After 32 teams from around the world played a total of 64 games and scored over 120 goals the first African hosted World cup is over.
In the final against Holland, Andres Iniesta scored the winning goal for Spain, and in doing so he kept alive the dream that teams can win the greatest footballing prize by playing the, ‘beautiful game’, beautifully. But perhaps the real winner in this football fest was South Africa and the continent of Africa.
The perennial naysayers argued that the Africa was not ready for such a sporting prize: ‘the stadiums would not be ready’, ‘the pitches not up to European levels’, ‘the transport infrastructure insufficient’, and of course ‘crime’, they said, ‘would be out of control’.

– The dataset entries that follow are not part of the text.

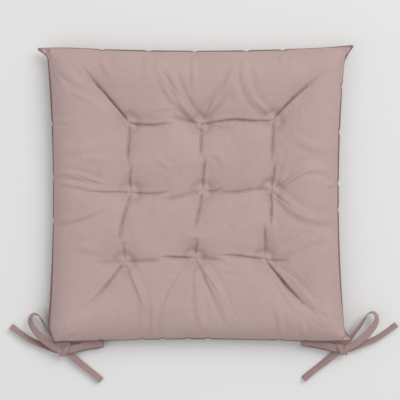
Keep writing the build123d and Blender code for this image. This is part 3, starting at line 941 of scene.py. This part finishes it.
def make_seam_ridge():
    """The pinched edge that the seam leaves: both panels' cloth, turned in at the stitching, in a darker
    colour that is painted shade.
    """
    line = edge_loop(top) * MM
    heading = unit(np.roll(line, -1, axis=0) - np.roll(line, 1, axis=0))
    across = unit(np.cross(heading, (0, 0, 1)))
    turn = np.arange(RIDGE_CORNERS) * 2 * math.pi / RIDGE_CORNERS
    section = [(RIDGE_HALF_WIDTH * MM * math.cos(t), RIDGE_HALF_HEIGHT * MM * math.sin(t)) for t in turn]
    places, faces = ribbon(line, across, section, closed=True)
    return new_piece("seam_edge", places, faces, shaded_edge_cotton)


seam_edge = make_seam_ridge()
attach(seam_edge, "pad")


# ---------------------------------------------------------------- floor and light

def area_light(name, place, size, power, colour):
    """A soft light that faces the pad."""
    lamp = bpy.data.lights.new(name, "AREA")
    lamp.size = size
    lamp.energy = power
    lamp.color = linear(colour)[:3]
    light = bpy.data.objects.new(name, lamp)
    light.location = place
    light.rotation_euler = (-Vector(place)).to_track_quat("-Z", "Y").to_euler()
    bpy.context.scene.collection.objects.link(light)


FLOOR_REACH = 3.0
FLOOR_DROP = 0.0002  # keeps the floor's face from meeting the pad's
floor_mesh = bpy.data.meshes.new("floor")
floor_corners = [(FLOOR_REACH * x, FLOOR_REACH * y, -FLOOR_DROP)
                 for x, y in ((-1, -1), (1, -1), (1, 1), (-1, 1))]
floor_mesh.from_pydata(floor_corners, [], [(0, 1, 2, 3)])
floor_paint, _, _ = new_material("matt_white_floor", "#ececeb", 0.9)
floor_mesh.materials.append(floor_paint)
floor = bpy.data.objects.new("floor", floor_mesh)
bpy.context.scene.collection.objects.link(floor)

area_light("key", (1.7, 1.7, 2.86), 2.3, 68, "#ffffff")
area_light("fill", (-1.7, -0.9, 2.2), 2.5, 15, "#f8faff")
world = bpy.data.worlds.new("studio")
world.use_nodes = True
world.node_tree.nodes["Background"].inputs["Color"].default_value = (1, 1, 1, 1)
world.node_tree.nodes["Background"].inputs["Strength"].default_value = 0.47
bpy.context.scene.world = world
bpy.context.scene.view_settings.view_transform = "Standard"

for name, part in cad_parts.items():
    sewn = name.startswith("tuft_stitch") or name.endswith("root_tack") or name == "seam_thread"
    if sewn or name == "seam_allowance":
        part.data.materials.clear()
        part.data.materials.append(shaded_sewing_thread if sewn else cover_cotton)
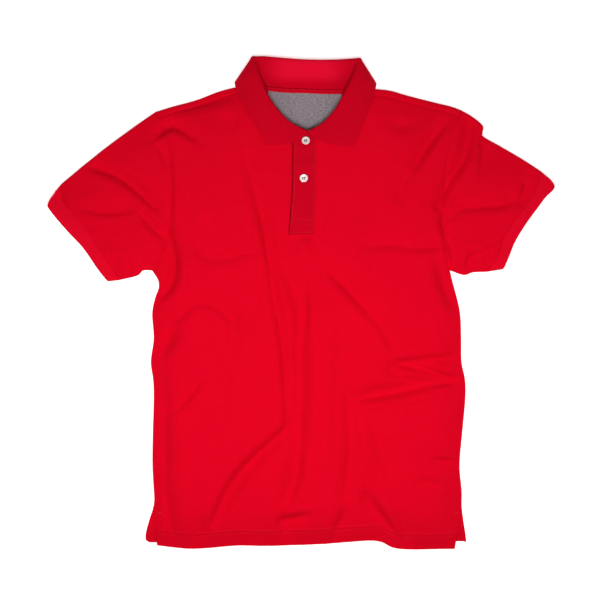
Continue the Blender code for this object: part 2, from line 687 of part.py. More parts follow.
def collar_rows():
    """The collar's outside, a row for each station, from the sewn edge over the roll to the leaf's
    free edge."""
    columns = []
    for field in ("seam_x", "seam_y", "roll_x", "roll_y", "edge_x", "edge_y", "side", "turn", "radius", "front"):
        values = [getattr(station, field) for station in COLLAR_STATIONS]
        line = smooth_line([(k, value) for k, value in enumerate(values)], 2)
        columns.append([point.y for point in line])
    rows = []
    for seam_x, seam_y, roll_x, roll_y, edge_x, edge_y, side, turn, radius, front in zip(*columns):
        front = min(max(front, 0.0), 1.0)
        turn = min(max(turn, -90), 90)
        seam_front = upper_height(seam_x, seam_y) - 0.5 * PIQUE
        seam_z = NECK_LIFT + 0.5 * PIQUE + (seam_front - NECK_LIFT - 0.5 * PIQUE) * front
        roll_z = ROLL_TOP_BACK + (ROLL_TOP_FRONT - ROLL_TOP_BACK) * front
        edge_front = upper_height(edge_x, edge_y) + 0.0012 + 0.5 * RIB
        edge_z = 0.5 * RIB + (edge_front - 0.5 * RIB) * front
        seam = Vector((seam_x, seam_y, seam_z))
        roll = Vector((roll_x, roll_y, roll_z))
        edge = Vector((edge_x, edge_y, edge_z))
        up = Vector((roll_x - seam_x, roll_y - seam_y, 0)).normalized()
        angle = math.radians(turn)
        outward = Vector((math.copysign(1, side) * math.cos(angle), 0, math.sin(angle)))
        centre = roll - up * radius
        start = centre - outward * radius
        end = centre + outward * radius
        row = [seam, seam.lerp(start, 0.33), seam.lerp(start, 0.67), start]
        for degrees in (-45, 0, 45):
            bend = math.radians(degrees)
            row.append(centre + up * radius * math.cos(bend) + outward * radius * math.sin(bend))
        row.append(end)
        for share in (0.25, 0.5, 0.75, 1.0):
            crown = LEAF_CROWN * math.sin(math.pi * share) * front
            sink = (end.z - edge.z) * (share - min(1.0, share * 2)) * ease(1 - 2 * front)
            row.append(end.lerp(edge, share) + Vector((0, 0, crown + sink)))
        rows.append(row)
    return rows


def make_collar():
    """One band of rib knit, sewn at the neckline, folded over at the roll."""
    middle = collar_rows()
    bm = bmesh.new()
    grid = [[bm.verts.new(p) for p in row] for row in middle]
    for i in range(len(grid) - 1):
        for j in range(len(grid[0]) - 1):
            bm.faces.new((grid[i][j], grid[i][j + 1], grid[i + 1][j + 1], grid[i + 1][j]))
    bm.normal_update()
    rows = [[vert.co + vert.normal * 0.5 * RIB for vert in row] for row in grid]
    bm.free()
    wall("collar", rows, RIB, RIB_RED, 0.85, square=False)


def back_neck_y(x):
    line = smooth_line([(SHOULDER_LEFT[-1].x, SHOULDER_LEFT[-1].y)] + list(BACK_NECK))
    line += smooth_line([BACK_NECK[-1], SHOULDER_RIGHT[-1]])[1:]
    for a, b in zip(line, line[1:]):
        if a.x <= x <= b.x:
            return a.y + (b.y - a.y) * (x - a.x) / (b.x - a.x)
    return line[-1].y


def make_patch_and_tape():
    """The half-moon patch on the inside of the back, and the tape over the neck seam."""
    top_z = NECK_LIFT + PIQUE + GAP + TAPE
    rows = []
    steps = 16
    for k in range(steps + 1):
        x = PATCH_LEFT + (PATCH_RIGHT - PATCH_LEFT) * k / steps
        half = 0.5 * (PATCH_RIGHT - PATCH_LEFT)
        along_x = (x - 0.5 * (PATCH_LEFT + PATCH_RIGHT)) / half
        top_y = back_neck_y(x) - 0.0010
        depth = 0.006 + (PATCH_DEPTH - 0.006) * math.sqrt(max(1 - along_x**2, 0))
        rows.append([Vector((x, top_y - depth * share, top_z)) for share in (1, 0.75, 0.5, 0.25, 0)])
    rows = rows[::-1]
    wall("neck_patch", rows, TAPE, MARL_GREY, 0.9)
    rows = []
    steps = 20
    tape_z = top_z + GAP + TAPE
    for k in range(steps + 1):
        x = PATCH_LEFT - 0.006 + (PATCH_RIGHT - PATCH_LEFT + 0.012) * k / steps
        y = back_neck_y(x) + 0.0003
        rows.append(
            [
                Vector((x, y - TAPE_HALF_WIDTH, tape_z)),
                Vector((x, y, tape_z)),
                Vector((x, y + TAPE_HALF_WIDTH, tape_z + 0.0004)),
            ]
        )
    rows = rows[::-1]
    wall("neck_tape", rows, TAPE, RIB_RED, 0.85)


def make_button(name, over, row_share, across_share, tilt):
    """A turned disc with a raised rim, a shallow dish and four holes."""
    rows = len(over) - 1
    place = at(over, row_share * rows, across_share * (len(over[0]) - 1), 0)
    profile = (
        (0.0, 0.0),
        (0.72 * BUTTON_RADIUS, 0.0),
        (0.95 * BUTTON_RADIUS, 0.3 * BUTTON_THICKNESS),
        (BUTTON_RADIUS, 0.6 * BUTTON_THICKNESS),
        (0.96 * BUTTON_RADIUS, 0.9 * BUTTON_THICKNESS),
        (BUTTON_RADIUS - 0.5 * BUTTON_RIM, BUTTON_THICKNESS),
        (BUTTON_RADIUS - BUTTON_RIM, 0.9 * BUTTON_THICKNESS),
        (0.62 * BUTTON_RADIUS, BUTTON_THICKNESS - BUTTON_DISH),
        (0.0, BUTTON_THICKNESS - BUTTON_DISH),
    )
    bm = bmesh.new()
    verts = [bm.verts.new((radius, 0, height)) for radius, height in profile]
    edges = [bm.edges.new(pair) for pair in zip(verts, verts[1:])]
    bmesh.ops.spin(bm, geom=verts + edges, cent=(0, 0, 0), axis=(0, 0, 1), angle=2 * math.pi, steps=28)
    bmesh.ops.remove_doubles(bm, verts=bm.verts, dist=0.00005)
    bmesh.ops.recalc_face_normals(bm, faces=bm.faces)
    made = add_object(name, bm, BUTTON_WHITE, 0.35, 35)
    half = 0.5 * BUTTON_HOLE_SPACING
    cutters = bmesh.new()
    for across in (-half, half):
        for up in (-half, half):
            bmesh.ops.create_cone(
                cutters,
                cap_ends=True,
                segments=10,
                radius1=BUTTON_HOLE_RADIUS,
                radius2=BUTTON_HOLE_RADIUS,
                depth=4 * BUTTON_THICKNESS,
                matrix=Matrix.Translation((across, up, 0)),
            )
    mesh = bpy.data.meshes.new(name + "_holes")
    cutters.to_mesh(mesh)
    cutters.free()
    holes = bpy.data.objects.new(name + "_holes", mesh)
    holes.hide_render = True
    holes.hide_viewport = False
    bpy.context.scene.collection.objects.link(holes)
    cut = made.modifiers.new("thread holes", "BOOLEAN")
    cut.operation = "DIFFERENCE"
    cut.solver = "EXACT"
    cut.object = holes
    clear = 0.0004 + BUTTON_RADIUS * abs(math.sin(tilt))
    placed = Matrix.Translation(place + Vector((0, 0, clear))) @ Matrix.Rotation(tilt, 4, "X")
    made.matrix_world = placed
    holes.matrix_world = placed
    bpy.context.view_layer.update()
    graph = bpy.context.evaluated_depsgraph_get()
    finished = bpy.data.meshes.new_from_object(made.evaluated_get(graph))
    finished.transform(placed)
    made.modifiers.clear()
    made.data = finished
    made.matrix_world = Matrix.Identity(4)
    bpy.data.objects.remove(holes)


def main():
    for old in list(bpy.data.objects):
        bpy.data.objects.remove(old)
    grid, notch_row, notch_column = make_front()
    make_back()
    make_sleeve("right_sleeve", SLEEVE_RIGHT_OF_WEARER, -1, "left")
    make_sleeve("left_sleeve", SLEEVE_LEFT_OF_WEARER, 1, "right")
    make_cuff("right_cuff", SLEEVE_RIGHT_OF_WEARER, -1)
    make_cuff("left_cuff", SLEEVE_LEFT_OF_WEARER, 1)
    over = make_placket(grid, notch_row, notch_column)
    make_collar()
    make_patch_and_tape()
    make_button("upper_button", over, 0.955, 0.52, math.radians(-8))
    make_button("lower_button", over, 0.60, 0.49, 0.0)


main()
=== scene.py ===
import math
from collections import namedtuple

import bpy
import bmesh
import numpy as np
from mathutils import Matrix, Vector, noise


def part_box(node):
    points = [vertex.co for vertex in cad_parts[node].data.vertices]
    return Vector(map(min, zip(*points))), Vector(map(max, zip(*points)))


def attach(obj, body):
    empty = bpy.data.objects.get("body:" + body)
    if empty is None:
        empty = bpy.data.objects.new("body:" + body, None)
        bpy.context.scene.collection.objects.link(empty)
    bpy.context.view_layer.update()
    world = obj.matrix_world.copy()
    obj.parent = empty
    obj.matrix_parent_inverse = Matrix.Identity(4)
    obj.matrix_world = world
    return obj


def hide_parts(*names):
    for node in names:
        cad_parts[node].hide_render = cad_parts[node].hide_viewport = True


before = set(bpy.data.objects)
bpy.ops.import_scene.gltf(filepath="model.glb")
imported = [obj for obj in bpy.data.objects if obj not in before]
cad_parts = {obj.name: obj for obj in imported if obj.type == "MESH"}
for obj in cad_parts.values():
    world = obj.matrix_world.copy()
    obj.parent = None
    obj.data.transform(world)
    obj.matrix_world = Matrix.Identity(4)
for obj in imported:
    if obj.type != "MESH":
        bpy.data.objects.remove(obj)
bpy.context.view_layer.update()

# Back panel: one piece of cotton pique knit, laid face down on the floor. It is cut wider below
# the side vents, rolls over both shoulder folds and ends in a seam on the front side of them.

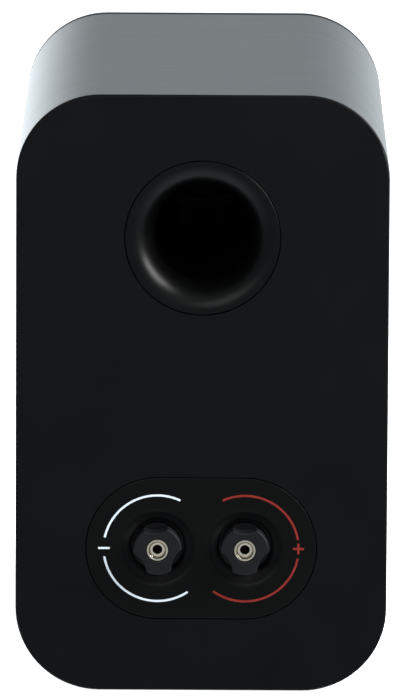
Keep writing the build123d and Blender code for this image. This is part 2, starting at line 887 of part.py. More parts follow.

None of the above came to pass. Instead we were treated to a carnival of colour, hospitality and a beautifully organised and choreographed World Cup that would be the envy of the richest nations in the world. Even the much talked about Vuvuzela gave a distinctiveness that will come to symbolise South Africa’s tournament.
For me magic and memorable moments abound, not least the competition’s first goal, spectacularly scored by South Africa’s Siphiwe Tshabalala, and that heart wrenching moment when the brilliant Ghanaian striker Asamoah Gyan missed a penalty in the last minute of extra time during the quarter final clash with Uruguay. During a pulsating competition the Brazilians dazzled but ultimately underperformed, and with England, well, the less that’s said the better.
In the end the Spanish rightly won the greatest prize, but it was South Africa and the wider continent of Africa that really triumphed.